I’ve created a small testing application using the BenchmarkDotNet library. Here are two functions that were examined:

public void GetAll_WithTracking()
{
   var allRecords = _dbContext.OrderDetails;
   var list = allRecords.ToList();
}
public void GetAll_NoTracking()
{
   var allRecords = _dbContext.OrderDetails.AsNoTracking();
   var list = allRecords.ToList();
}

As we expected “NoTracking” way performs better. In general, it appears to be 1.5 times faster than “WithTracking”:

Benchmark results 01

Strange things start when we try to add AsNoTracking to the query over two tables (with JOIN):

public void GetWithInclude_Tracking()
{
    var allRecords = _dbContext.OrderDetails
            .Include(od => od.Product);
    var list = allRecords.ToList();
}
public void GetWithInclude_NoTracking()
{
    var allRecords = _dbContext.OrderDetails
            .AsNoTracking()
            .Include(od => od.Product);
    var list = allRecords.ToList();
}

The results are confusing:

Benchmark results 02

The query with tracking performs slightly better than without!
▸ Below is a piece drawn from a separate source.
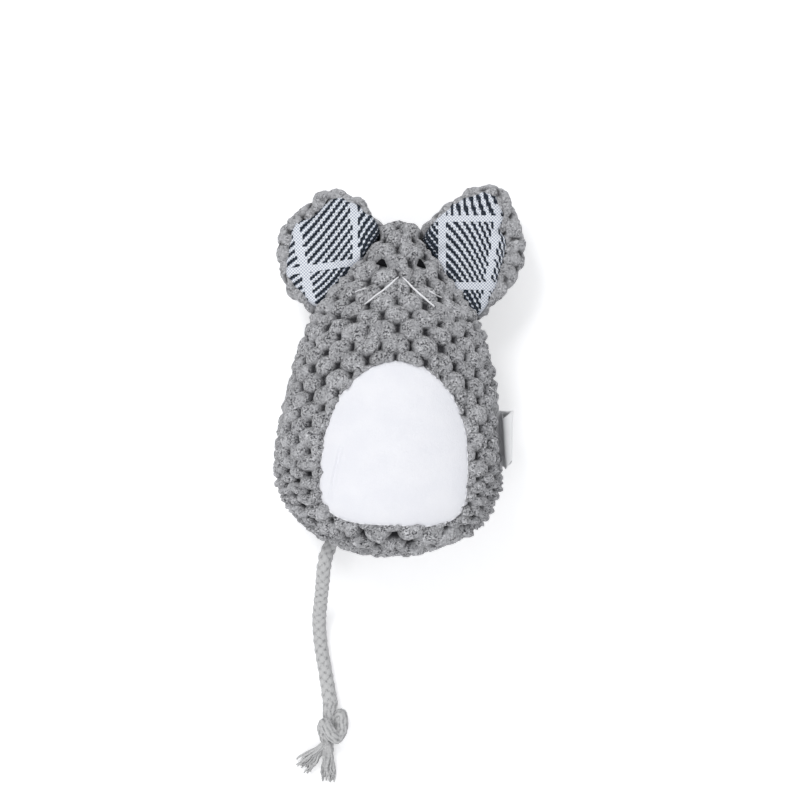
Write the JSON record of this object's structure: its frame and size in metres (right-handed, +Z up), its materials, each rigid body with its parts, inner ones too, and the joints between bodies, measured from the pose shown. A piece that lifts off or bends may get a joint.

There is an issue on GitHub about such strange (at first glance) behavior.

However, this behavior can be quite logical if we try to imagine how Entity Framework is implemented inside. The query that joins two tables needs the records from both of them to make the matching, which obviously occurs faster if these records are already tracked by the context and so are stored in memory.

This is only my guess, though. Let me know if you have any other thoughts on that.

Wrapping up

I hope my suggestions about the performance improvements listed in this article will help you to write more efficient code.

I only want to give you one more general advice: Use the source :)

In terms of working with EF Core, it means: taking a look at the SQL statements generated by your code (you can see them in the Output panel in your VS while debugging).

It allows you to understand what happens “under the hood” and, in some cases, might help you to significantly increase the performance of your app.

Thank you for reading. Have a nice day!